Based on analysis of household expenditure and average life expectancy data, MGM Advantage estimates that someone retiring this year could need an average annual household income of £25,916.27 for the duration of their retirement if they lived in Cardiff, £8,939 less than London.
The main reason for this difference is the fact that MGM Advantage research shows that the average cost of living in London is 18.49% higher than for the country as a whole, whereas Wales is 11.53% below.
Of the major cities in the UK, Hull and Bradford were the next cheapest. Southampton and Belfast were the next most expensive after London.
On top of the large amount of money people need in retirement, MGM Advantage is also warning that retirement income levels are falling. This is because of a significant switch from defined benefit to defined contribution pensions; where contributions are smaller, people living longer and regulatory changes. Indeed, the introduction of Solvency II – new European legislation which comes into force in 2012 – will require insurers to increase the capital they hold and this could lead to a reduction in annuity rates of up to 9%.

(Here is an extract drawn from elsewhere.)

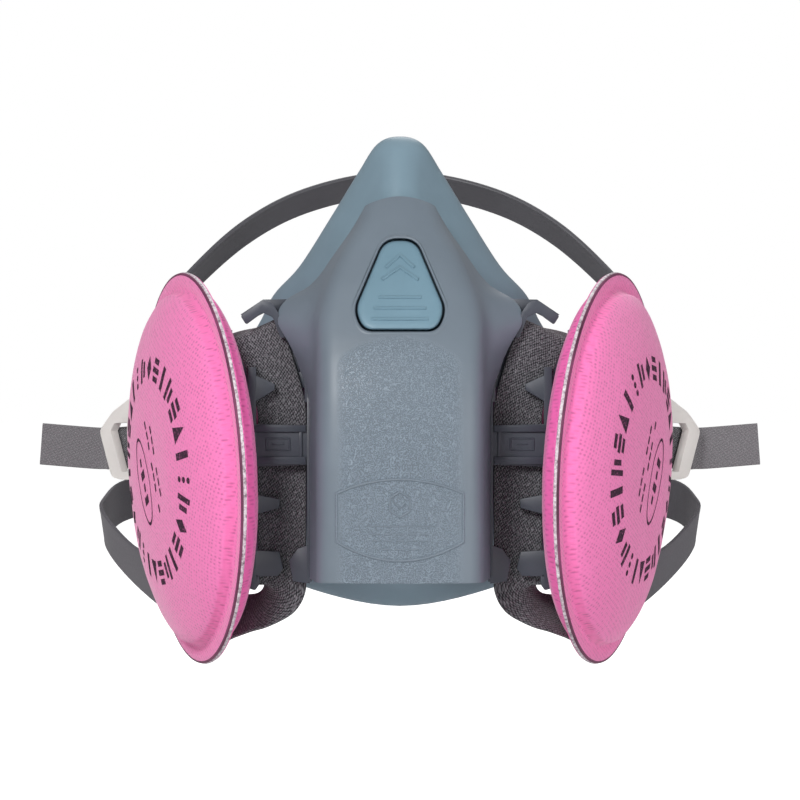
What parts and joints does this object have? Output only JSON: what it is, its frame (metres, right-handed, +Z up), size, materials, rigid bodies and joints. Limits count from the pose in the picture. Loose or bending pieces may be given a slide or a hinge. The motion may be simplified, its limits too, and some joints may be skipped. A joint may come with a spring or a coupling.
{
  "type": "half-face respirator",
  "caption": "Half-face respirator with silicone face seal, rigid front cover, two bayonet particulate filter discs, head cradle and clasped neck strap.",
  "frame": {"origin": "centre of the face opening, level with the wearer's mouth, where the wearer's face holds the mask", "axes": "+X to the right of someone looking at the front, front towards -Y, +Y towards the wearer, +Z up"},
  "size_m": [0.2186, 0.2342, 0.1412],
  "materials": {
    "seal_silicone": "satin moulded silicone, blue-grey",
    "cover_plastic": "fine-grained moulded plastic, grey-blue",
    "guide_plastic": "fine-grained moulded plastic, dark grey",
    "port_plastic": "smooth moulded plastic, dark grey",
    "valve_silicone": "thin translucent silicone",
    "gasket_rubber": "soft black rubber",
    "filter_media": "non-woven filter fabric, pink, with fine dimpled rows",
    "spacer_plastic": "off-white moulded plastic",
    "connector_plastic": "moulded plastic, magenta",
    "webbing": "woven elastic webbing, dark grey",
    "band_plastic": "satin moulded plastic, dark grey",
    "buckle_plastic": "translucent off-white moulded plastic",
    "clasp_plastic": "satin moulded plastic, near black"
  },
  "bodies": {
    "root": {"face_seal": "seal_silicone", "front_cover": "cover_plastic", "valve_seat": "port_plastic", "port_left": "port_plastic", "port_clamp_ring_left": "port_plastic", "port_gasket_left": "gasket_rubber", "strap_guide_left": "guide_plastic", "side_webbing_left": "webbing", "port_right": "port_plastic", "port_clamp_ring_right": "port_plastic", "port_gasket_right": "gasket_rubber", "strap_guide_right": "guide_plastic", "side_webbing_right": "webbing"},
    "exhalation_flap": {"exhalation_flap": "valve_silicone"},
    "head_harness": {"crown_band": "band_plastic", "upper_strap_left": "webbing", "buckle_left": "buckle_plastic", "cradle_pin_left": "buckle_plastic", "upper_strap_right": "webbing", "buckle_right": "buckle_plastic", "cradle_pin_right": "buckle_plastic"},
    "rear_band": {"rear_band": "band_plastic"},
    "neck_harness": {"clasp_loop": "clasp_plastic", "neck_strap_left": "webbing", "neck_strap_right": "webbing"},
    "clasp_hook": {"clasp_hook": "clasp_plastic"},
    "inhalation_flap_left": {"inhalation_flap_left": "valve_silicone"},
    "filter_left": {"filter_front_pad_left": "filter_media", "filter_back_pad_left": "filter_media", "filter_spacer_left": "spacer_plastic", "filter_connector_left": "connector_plastic"},
    "strap_tail_left": {"strap_tail_left": "webbing"},
    "inhalation_flap_right": {"inhalation_flap_right": "valve_silicone"},
    "filter_right": {"filter_front_pad_right": "filter_media", "filter_back_pad_right": "filter_media", "filter_spacer_right": "spacer_plastic", "filter_connector_right": "connector_plastic"},
    "strap_tail_right": {"strap_tail_right": "webbing"}
  },
  "joints": [
    {"name": "filter_left_twist", "type": "hinge", "parent": "root", "child": "filter_left", "pos_m": [-0.055, -0.002, -0.018], "axis": [-0.9392, -0.3397, -0.05], "range_deg": [0, 45]},
    {"name": "filter_right_twist", "type": "hinge", "parent": "root", "child": "filter_right", "pos_m": [0.055, -0.002, -0.018], "axis": [0.9392, -0.3397, -0.05], "range_deg": [0, 45]},
    {"name": "exhalation_flap_lift", "type": "slide", "parent": "root", "child": "exhalation_flap", "axis": [0, -1, 0], "range_m": [0, 0.002], "stiffness_N_per_m": 20},
    {"name": "inhalation_flap_left_lift", "type": "slide", "parent": "root", "child": "inhalation_flap_left", "axis": [0.9392, 0.3397, 0.05], "range_m": [0, 0.0015], "stiffness_N_per_m": 20},
    {"name": "inhalation_flap_right_lift", "type": "slide", "parent": "root", "child": "inhalation_flap_right", "axis": [-0.9392, 0.3397, 0.05], "range_m": [0, 0.0015], "stiffness_N_per_m": 20},
    {"name": "head_harness_swing", "type": "hinge", "parent": "root", "child": "head_harness", "pos_m": [0, -0.0145, 0.0151], "axis": [1, 0, 0], "range_deg": [-2, 18]},
    {"name": "rear_band_spread", "type": "hinge", "parent": "head_harness", "child": "rear_band", "pos_m": [0, 0.0925, 0.0022], "axis": [1, 0, 0], "range_deg": [-30, 15]},
    {"name": "neck_harness_swing", "type": "hinge", "parent": "root", "child": "neck_harness", "pos_m": [0, -0.0175, -0.0467], "axis": [1, 0, 0], "range_deg": [-18, 2]},
    {"name": "clasp_hook_open", "type": "hinge", "parent": "neck_harness", "child": "clasp_hook", "pos_m": [-0.0185, 0.1834, -0.027], "axis": [0, 0, 1], "range_deg": [0, 60]},
    {"name": "strap_tail_left_swing", "type": "hinge", "parent": "head_harness", "child": "strap_tail_left", "pos_m": [-0.08772, 0.11036, -0.0147], "axis": [0, 0, -1], "range_deg": [-15, 20]},
    {"name": "strap_tail_right_swing", "type": "hinge", "parent": "head_harness", "child": "strap_tail_right", "pos_m": [0.08772, 0.11036, -0.0147], "axis": [0, 0, 1], "range_deg": [-15, 20]}
  ]
}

Aston Goodey, sales and marketing director, MGM Advantage commented: “Retirement should consist of some of the happiest days of your life, but for many, financial constraints can lead to stress and frustration because they can’t afford to do some of the things they want to do.
“We estimate that in the next five to ten years, £135 billion of pension funds will mature and those people who own this need to make sure that they maximise its potential. This includes shopping around for the best annuity for them as this could increase their income by over 30%. They should also consider an asset-backed annuity, which gives people the potential to receive a greater income than through a conventional annuity.”